At Axis Max Life, we conduct structured Organisation and Talent Reviews. Every supervisor presents their people strategy, which eventually reaches the CEO and board. This identifies successors for critical roles. We can fill 60 to 70 per cent of positions internally, making transitions smoother and preserving institutional knowledge.
External talent serves specific purposes: niche expertise, geographic requirements, urgent capability gaps, and fresh perspectives that prevent insularity. The optimal approach blends strong internal pipelines with selective external recruitment.
“AI should be in everything—but not everything in it”
How are you positioning artificial intelligence as a tool rather than a threat?
We haven’t yet realised AI’s full potential, but we’re moving deliberately. On the customer side, AI personalises products and accelerates query resolution. Internally, we began with senior leadership—intensive workshops where executives deployed AI in real projects. This hands-on approach demystifies the technology.
Given regulatory constraints in insurance, we proceed cautiously. Within those boundaries, we’re embedding AI into core processes: hiring funnels, talent development, training design. In recruitment, AI identifies candidate patterns and traits, sharpening our funnel and accelerating manager decisions.
We avoid overhyping AI as total replacement. Instead, we position it as a collaborator that amplifies human capability. Adoption is gradual—small cohorts first, then leadership teams, then broader deployment.
“Gen Z will dominate the workforce—legacy companies must adapt or perish”
The limits of HR analytics
People analytics promise better decisions. Are we delivering on that promise, or automating bias?
Data should be embedded across processes, not treated as a standalone silver bullet. The phrase we use is “in everything, not everything in it.”
The clearest impact has been in hiring. At our scale—sometimes 10,000 hires annually—AI transforms efficiency. It filters CVs, identifies traits, highlights patterns, and narrows pools far faster than human recruiters alone.
Performance analysis is another high-value area. AI helps us identify which profiles succeed in specific roles, feeding back into hiring criteria and continuously raising standards.
Analytics aren’t a panacea. Used intelligently, they deliver genuine impact. Used carelessly, they accelerate flawed decision-making. The distinction lies in human oversight and contextual judgement.
Recognition as cultural glue
How do you ensure recognition feels authentic rather than bureaucratic?
Recognition works when it’s instantaneous, genuine, and inclusive. We’ve built multiple layers and formats.
Our “I Appreciate You” platform—digital and physical—enables peers and managers to offer immediate thanks. Functions recognise a percentage of their teams quarterly, reviewed by senior leaders for consistency. Monthly town halls and webcasts provide broader forums.

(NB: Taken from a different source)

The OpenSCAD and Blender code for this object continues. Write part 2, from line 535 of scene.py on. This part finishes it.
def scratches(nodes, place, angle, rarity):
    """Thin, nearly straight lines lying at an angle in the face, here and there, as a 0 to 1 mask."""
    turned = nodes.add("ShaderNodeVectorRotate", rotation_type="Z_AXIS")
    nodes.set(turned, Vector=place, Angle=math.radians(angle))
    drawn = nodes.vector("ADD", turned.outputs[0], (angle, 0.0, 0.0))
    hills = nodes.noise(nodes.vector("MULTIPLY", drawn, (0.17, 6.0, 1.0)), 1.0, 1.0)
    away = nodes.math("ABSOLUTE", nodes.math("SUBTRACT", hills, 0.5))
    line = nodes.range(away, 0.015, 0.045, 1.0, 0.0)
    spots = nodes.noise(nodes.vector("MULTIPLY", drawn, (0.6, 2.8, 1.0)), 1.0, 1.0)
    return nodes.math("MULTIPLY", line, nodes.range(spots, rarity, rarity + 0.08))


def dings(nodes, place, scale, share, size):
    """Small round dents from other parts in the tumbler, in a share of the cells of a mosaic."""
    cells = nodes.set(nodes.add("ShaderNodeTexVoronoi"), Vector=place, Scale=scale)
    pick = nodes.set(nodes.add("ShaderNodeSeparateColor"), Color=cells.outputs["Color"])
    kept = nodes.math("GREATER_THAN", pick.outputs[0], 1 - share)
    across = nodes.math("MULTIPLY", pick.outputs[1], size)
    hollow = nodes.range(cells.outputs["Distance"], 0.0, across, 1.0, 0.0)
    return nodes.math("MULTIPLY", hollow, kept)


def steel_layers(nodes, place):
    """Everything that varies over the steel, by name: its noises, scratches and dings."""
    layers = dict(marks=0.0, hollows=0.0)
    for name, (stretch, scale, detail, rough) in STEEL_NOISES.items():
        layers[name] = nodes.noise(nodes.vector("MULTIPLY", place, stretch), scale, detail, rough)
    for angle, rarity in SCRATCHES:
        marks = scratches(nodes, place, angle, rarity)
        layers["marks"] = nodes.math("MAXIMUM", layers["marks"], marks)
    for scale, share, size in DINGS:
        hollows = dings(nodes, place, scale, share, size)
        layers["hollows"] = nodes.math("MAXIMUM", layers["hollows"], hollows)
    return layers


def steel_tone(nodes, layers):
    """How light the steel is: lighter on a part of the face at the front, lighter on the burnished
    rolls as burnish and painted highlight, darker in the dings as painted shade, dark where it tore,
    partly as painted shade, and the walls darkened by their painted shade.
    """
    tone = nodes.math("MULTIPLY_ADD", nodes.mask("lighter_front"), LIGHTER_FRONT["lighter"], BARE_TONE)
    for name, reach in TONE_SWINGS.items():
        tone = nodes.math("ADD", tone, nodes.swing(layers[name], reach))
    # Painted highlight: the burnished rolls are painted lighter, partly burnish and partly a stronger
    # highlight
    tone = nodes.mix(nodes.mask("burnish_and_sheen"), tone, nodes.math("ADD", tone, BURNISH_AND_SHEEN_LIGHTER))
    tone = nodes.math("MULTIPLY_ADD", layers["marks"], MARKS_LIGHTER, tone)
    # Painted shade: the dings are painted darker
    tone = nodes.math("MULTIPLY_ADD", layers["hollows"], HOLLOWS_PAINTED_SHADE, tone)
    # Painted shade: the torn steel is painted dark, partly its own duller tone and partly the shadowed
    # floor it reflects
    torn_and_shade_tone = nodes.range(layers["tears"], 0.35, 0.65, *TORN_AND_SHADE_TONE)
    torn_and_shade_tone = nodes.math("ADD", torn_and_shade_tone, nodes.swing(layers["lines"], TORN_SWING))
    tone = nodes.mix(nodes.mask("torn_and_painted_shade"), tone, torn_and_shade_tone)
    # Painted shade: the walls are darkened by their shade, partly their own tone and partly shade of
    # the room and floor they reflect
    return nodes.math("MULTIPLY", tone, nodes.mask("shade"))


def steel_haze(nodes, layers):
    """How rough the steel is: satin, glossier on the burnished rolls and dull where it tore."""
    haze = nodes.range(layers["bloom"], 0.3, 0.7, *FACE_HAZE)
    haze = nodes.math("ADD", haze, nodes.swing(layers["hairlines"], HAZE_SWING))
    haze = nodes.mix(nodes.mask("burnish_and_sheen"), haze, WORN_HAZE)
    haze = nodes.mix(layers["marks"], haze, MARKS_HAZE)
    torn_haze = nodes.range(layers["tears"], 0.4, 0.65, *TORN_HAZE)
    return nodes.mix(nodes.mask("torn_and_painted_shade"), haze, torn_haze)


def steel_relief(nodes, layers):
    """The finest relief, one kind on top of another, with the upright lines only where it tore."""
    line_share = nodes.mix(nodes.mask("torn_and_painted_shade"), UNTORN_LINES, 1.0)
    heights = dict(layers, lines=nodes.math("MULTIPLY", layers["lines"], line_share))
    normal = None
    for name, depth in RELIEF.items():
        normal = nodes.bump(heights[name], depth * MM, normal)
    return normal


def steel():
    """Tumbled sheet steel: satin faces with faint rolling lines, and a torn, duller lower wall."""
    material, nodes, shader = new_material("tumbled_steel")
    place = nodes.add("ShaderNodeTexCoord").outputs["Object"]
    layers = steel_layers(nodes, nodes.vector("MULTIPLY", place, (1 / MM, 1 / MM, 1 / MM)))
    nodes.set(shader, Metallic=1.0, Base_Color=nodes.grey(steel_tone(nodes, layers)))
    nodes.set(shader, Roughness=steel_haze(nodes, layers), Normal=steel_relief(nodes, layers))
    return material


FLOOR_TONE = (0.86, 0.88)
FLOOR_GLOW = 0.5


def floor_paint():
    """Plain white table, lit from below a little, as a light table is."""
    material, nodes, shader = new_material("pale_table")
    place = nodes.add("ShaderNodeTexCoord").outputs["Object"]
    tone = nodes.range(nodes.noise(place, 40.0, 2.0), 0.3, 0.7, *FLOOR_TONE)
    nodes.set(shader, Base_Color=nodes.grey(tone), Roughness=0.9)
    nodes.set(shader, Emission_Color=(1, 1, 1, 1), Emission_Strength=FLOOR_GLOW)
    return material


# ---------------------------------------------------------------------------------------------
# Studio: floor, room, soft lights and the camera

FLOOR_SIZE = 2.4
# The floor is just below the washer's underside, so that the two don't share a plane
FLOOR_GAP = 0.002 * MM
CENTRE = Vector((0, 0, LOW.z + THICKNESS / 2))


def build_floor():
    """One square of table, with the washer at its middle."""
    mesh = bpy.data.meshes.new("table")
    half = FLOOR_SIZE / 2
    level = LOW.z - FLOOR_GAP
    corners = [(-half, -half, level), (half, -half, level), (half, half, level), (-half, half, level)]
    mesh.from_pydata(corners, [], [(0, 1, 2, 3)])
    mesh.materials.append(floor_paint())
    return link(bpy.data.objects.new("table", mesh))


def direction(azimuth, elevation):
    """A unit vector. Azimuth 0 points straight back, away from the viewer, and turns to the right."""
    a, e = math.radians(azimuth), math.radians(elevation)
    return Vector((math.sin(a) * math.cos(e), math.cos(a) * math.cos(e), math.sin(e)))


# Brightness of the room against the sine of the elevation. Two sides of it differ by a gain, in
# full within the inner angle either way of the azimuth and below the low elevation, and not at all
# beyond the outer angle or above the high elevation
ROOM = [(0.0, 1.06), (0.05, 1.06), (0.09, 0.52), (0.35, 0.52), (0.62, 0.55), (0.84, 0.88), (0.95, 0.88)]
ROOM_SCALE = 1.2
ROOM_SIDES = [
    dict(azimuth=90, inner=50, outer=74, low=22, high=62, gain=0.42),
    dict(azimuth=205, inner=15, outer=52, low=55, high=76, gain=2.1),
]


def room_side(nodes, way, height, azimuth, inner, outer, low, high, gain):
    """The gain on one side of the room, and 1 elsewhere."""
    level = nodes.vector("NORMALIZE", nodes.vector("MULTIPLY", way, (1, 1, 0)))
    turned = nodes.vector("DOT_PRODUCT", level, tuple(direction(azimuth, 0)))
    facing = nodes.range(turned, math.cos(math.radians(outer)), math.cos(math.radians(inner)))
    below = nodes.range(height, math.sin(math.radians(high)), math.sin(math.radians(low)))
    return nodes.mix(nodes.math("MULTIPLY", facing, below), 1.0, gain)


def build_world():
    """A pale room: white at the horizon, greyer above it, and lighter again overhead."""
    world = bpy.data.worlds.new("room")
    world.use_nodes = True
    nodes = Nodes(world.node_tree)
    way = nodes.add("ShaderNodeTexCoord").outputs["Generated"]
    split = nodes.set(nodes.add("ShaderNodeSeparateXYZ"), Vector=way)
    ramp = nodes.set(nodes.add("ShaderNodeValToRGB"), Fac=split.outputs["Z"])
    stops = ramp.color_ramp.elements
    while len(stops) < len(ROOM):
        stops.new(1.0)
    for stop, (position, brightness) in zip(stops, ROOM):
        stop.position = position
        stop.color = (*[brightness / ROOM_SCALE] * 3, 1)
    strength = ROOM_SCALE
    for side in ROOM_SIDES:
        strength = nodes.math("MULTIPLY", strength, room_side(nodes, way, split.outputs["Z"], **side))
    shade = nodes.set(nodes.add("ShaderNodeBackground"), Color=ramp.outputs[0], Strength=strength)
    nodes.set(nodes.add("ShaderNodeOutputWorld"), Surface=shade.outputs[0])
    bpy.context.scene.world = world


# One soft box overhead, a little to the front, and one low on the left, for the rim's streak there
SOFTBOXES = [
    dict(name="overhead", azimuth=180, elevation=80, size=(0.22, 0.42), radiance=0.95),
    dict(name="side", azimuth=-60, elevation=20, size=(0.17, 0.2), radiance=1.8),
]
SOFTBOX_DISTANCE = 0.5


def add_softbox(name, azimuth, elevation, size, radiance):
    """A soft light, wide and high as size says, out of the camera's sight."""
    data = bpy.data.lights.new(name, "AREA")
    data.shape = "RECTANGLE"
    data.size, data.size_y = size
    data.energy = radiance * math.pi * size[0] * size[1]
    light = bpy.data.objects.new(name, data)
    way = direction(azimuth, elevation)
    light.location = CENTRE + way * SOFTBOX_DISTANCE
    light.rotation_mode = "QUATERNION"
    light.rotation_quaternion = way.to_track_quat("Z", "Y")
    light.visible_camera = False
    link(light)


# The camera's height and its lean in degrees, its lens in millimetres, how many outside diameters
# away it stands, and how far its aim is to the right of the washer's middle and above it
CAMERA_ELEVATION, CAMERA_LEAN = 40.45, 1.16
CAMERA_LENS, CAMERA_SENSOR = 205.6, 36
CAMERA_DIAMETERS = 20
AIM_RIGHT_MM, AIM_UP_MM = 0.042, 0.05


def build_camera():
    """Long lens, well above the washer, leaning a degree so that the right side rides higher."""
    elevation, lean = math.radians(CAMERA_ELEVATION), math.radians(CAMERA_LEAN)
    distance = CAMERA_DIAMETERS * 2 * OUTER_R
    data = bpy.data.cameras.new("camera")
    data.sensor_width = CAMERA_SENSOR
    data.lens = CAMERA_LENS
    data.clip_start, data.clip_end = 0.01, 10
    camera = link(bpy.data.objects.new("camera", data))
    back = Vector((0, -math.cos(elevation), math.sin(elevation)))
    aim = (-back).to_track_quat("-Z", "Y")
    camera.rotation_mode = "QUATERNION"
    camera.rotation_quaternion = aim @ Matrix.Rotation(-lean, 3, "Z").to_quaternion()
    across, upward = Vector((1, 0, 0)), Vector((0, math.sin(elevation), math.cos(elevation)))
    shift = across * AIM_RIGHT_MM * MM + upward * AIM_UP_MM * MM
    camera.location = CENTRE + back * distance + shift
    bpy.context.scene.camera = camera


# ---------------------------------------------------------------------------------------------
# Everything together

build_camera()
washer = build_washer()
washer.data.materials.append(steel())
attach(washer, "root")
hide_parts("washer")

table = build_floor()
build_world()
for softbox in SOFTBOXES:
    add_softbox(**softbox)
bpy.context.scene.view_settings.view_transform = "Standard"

Our annual day celebrates tenure milestones—10, 15, 20, soon 25 years—alongside CEO-led awards such as Business Stalwart or Woman of Substance. Recognition also links to values: employees demonstrating customer obsession or growth mindset receive public acknowledgement.
The guiding principle: recognition at multiple levels, in multiple forms, as frequently as possible. We tell people not to overthink it. The goal is to make it spontaneous, authentic, and woven into daily organisational life.